The Visual Mixer also communicates with the Mix Assistant’s Balance mode, so when Balance mode makes its initial level and panning decisions, you can see them reflected in the Visual Mixer and adjust from there. It’s another way that Neutron 5’s different features feed into each other rather than existing as isolated tools.

Neutron 5 Advanced - Visual Mixer

“Once you start using Unmask, you wonder how you mixed without it.”

Pricing and Editions

Here’s how Neutron 5 breaks down across its editions and bundle options:

  • Neutron 5 Elements (~$69):

Covers the basic Mix Assistant, EQ, compression, and a reduced module set. Good for producers just getting started with AI-assisted mixing who want to try the workflow without committing to the full version.

  • Neutron 5  (~$387):

Adds the full module set including Sculptor, Transient Shaper, Exciter, Unmask, and the Visual Mixer. This is the tier most producers will want for serious mixing work.

  • Bundled options:

Available as part of iZotope Music Production Suite, Komplete bundles, and the iZotope Elements subscription at around $19.99/month for access to 46 iZotope plugins including Neutron.

Neutron 5 Pricing

  • Upgrade paths:

Existing Neutron owners get upgrade pricing, and bundle owners can crossgrade into larger iZotope collections at reduced rates.
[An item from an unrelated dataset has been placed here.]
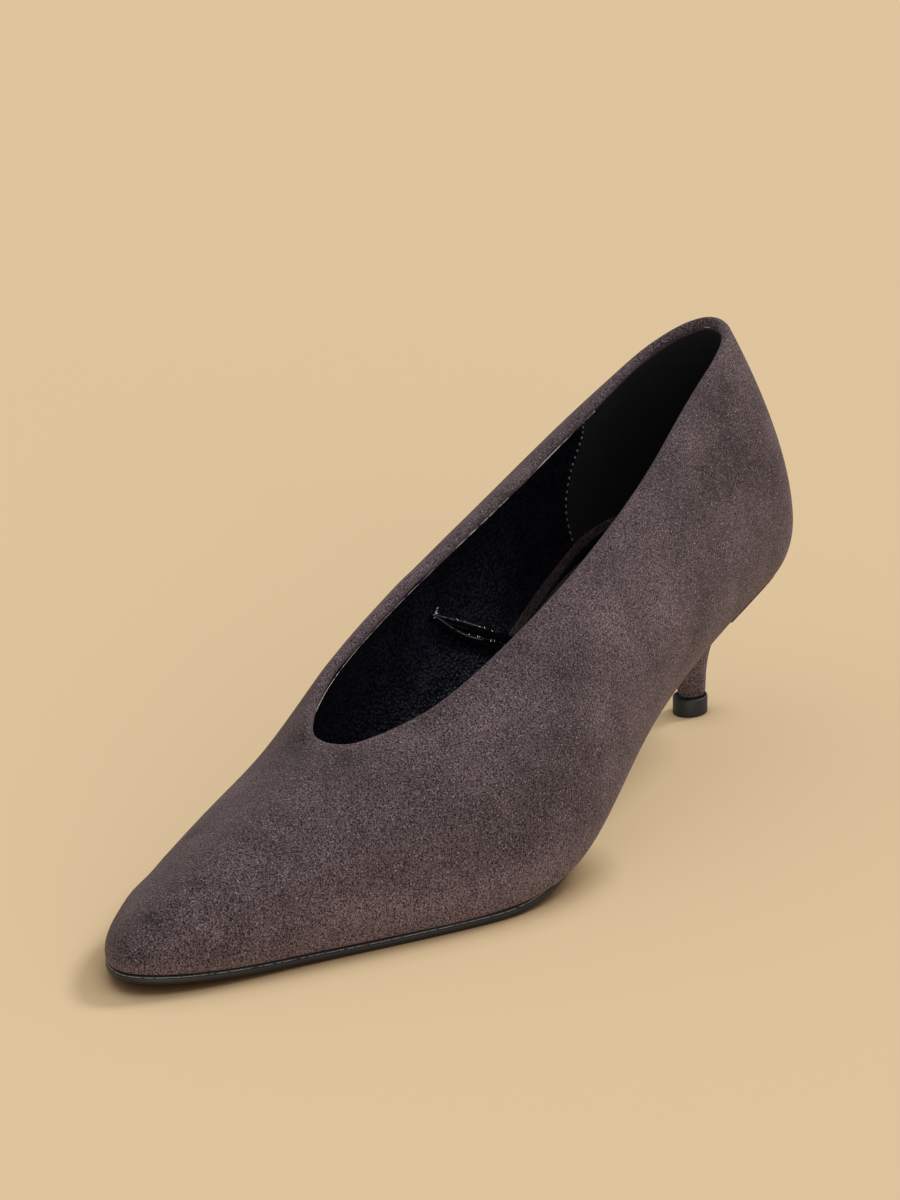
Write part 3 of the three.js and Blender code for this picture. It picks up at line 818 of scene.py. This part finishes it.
def plate(rings):
    """Closed plate from rings that run from its upper edge down its side to its lower edge"""
    stack = np.stack(rings)
    faces = grid_faces(stack.shape[0], stack.shape[1], False, True)[:, ::-1].tolist()
    faces += cover_ring(rings[0], 0, True)
    faces += cover_ring(rings[-1], (len(rings) - 1) * len(rings[0]), False)
    return stack.reshape(-1, 3), faces


def make_footbed(material):
    around = wall_rounds(FOOTBED_ROUNDS)
    edge = UPPER_WALL + SEAM_GAP
    top = SEAM_GAP + INSOLE_THICKNESS
    rings = []
    for inset in np.linspace(FOOTBED_CROWN_REACH, 1.6, 12):
        fall = FOOTBED_CROWN * (inset / FOOTBED_CROWN_REACH) ** 2
        rings.append(foot_ring(around, edge + inset, top - fall))
    for inset, drop in rounded_edge(FOOTBED_EDGE_ROUND, 5, 0.1):
        rings.append(foot_ring(around, edge + inset, top - drop))
    rings.append(foot_ring(around, edge, SEAM_GAP))
    points, faces = plate(rings)
    piece = add_object("footbed", points, faces, material)
    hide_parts("insole")


def make_sock(material):
    """The black sock that covers the footbed but for its suede edge"""
    around = wall_rounds(FOOTBED_ROUNDS)
    edge = UPPER_WALL + SEAM_GAP + SOCK_INSET
    low = SEAM_GAP + INSOLE_THICKNESS - FOOTBED_CROWN + 0.02
    high = low + SOCK_THICKNESS
    rings = []
    for inset in np.linspace(12, 0.5, 10):
        rise = 0.45 * (1 - (inset / 12) ** 2)
        rings.append(foot_ring(around, edge + inset, high - 0.4 + rise))
    for inset, height in ((0.15, high - 0.04), (0, high - 0.25), (0, low - 0.6)):
        rings.append(foot_ring(around, edge + inset, height))
    points, faces = plate(rings)
    piece = add_object("footbed_sock", points, faces, material)
    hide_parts("insole")


def cut_ring(guide, ring, line, keeps_front):
    """Cuts a ring at a line across the shoe, at the places where its guide ring is cut"""
    inside = (-guide[:, 1] > line) == keeps_front
    kept = []
    for i in range(len(guide)):
        j = (i + 1) % len(guide)
        if inside[i]:
            kept.append(ring[i].copy())
        if inside[i] != inside[j]:
            share = (-line - guide[i, 1]) / (guide[j, 1] - guide[i, 1])
            end = ring[i] * (1 - share) + ring[j] * share
            end[1] = -line
            kept.append(end)
    return np.array(kept)


def make_outsole(material):
    around = wall_rounds(SOLE_ROUNDS)
    line = HEEL_BREAST_ALONG + HEEL_BREAST_ROUND + SEAM_GAP
    outline = foot_ring(around, 0, 0)
    rings = []
    for inset, drop in OUTSOLE_SIDE:
        ring = foot_ring(around, inset, 0, SOLE_WAIST_INSET)
        cut = cut_ring(outline, ring, line, True)
        cut[:, 2] = sole_top(-cut[:, 1]) - drop
        rings.append(cut)
    points, faces = plate(rings)
    piece = add_object("rubber_outsole", points, faces, material)
    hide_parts("outsole")


def make_painted_sole_glints(material):
    """A thin tube along the upper edge of the sole whose pale stretches are a painted line of highlights
    """
    around = np.linspace(0.235, 0.765, 1100)
    ring = foot_ring(around, 0.22, -0.34, SOLE_WAIST_INSET)
    points, faces = tube(ring, np.full(len(around), 0.12), 6)
    piece = add_object("painted_sole_glints", points, faces, material)
    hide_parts("outsole")


def seat_outline():
    """Outline of the heel's seat, round the back and across the breast"""
    ring = foot_ring(wall_rounds(SOLE_ROUNDS), 0, 0)
    cut = cut_ring(ring, ring, HEEL_BREAST_ALONG, False)
    before = np.roll(cut[:, 1], 1)
    start = int(np.argmax(cut[:, 1] == before))
    outline = np.roll(cut, -start, 0)
    shares = np.arange(1, BREAST_STEPS)[:, None] / BREAST_STEPS
    breast = outline[-1] * (1 - shares) + outline[0] * shares
    breast[:, 1] -= HEEL_BREAST_ROUND * np.sin(math.pi * shares[:, 0])
    return np.concatenate([outline, breast])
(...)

iZotope runs frequent sales, and Neutron 5 regularly drops well below list price during promotional periods. I’d recommend checking for seasonal sales before buying at full price, because the savings can be substantial.

For producers who use multiple iZotope tools, the Music Production Suite route often makes more financial sense than buying Neutron as a standalone, since you get Ozone, RX, Nectar, and the rest of the ecosystem at a bundle price that’s significantly lower than buying the individual plugins separately.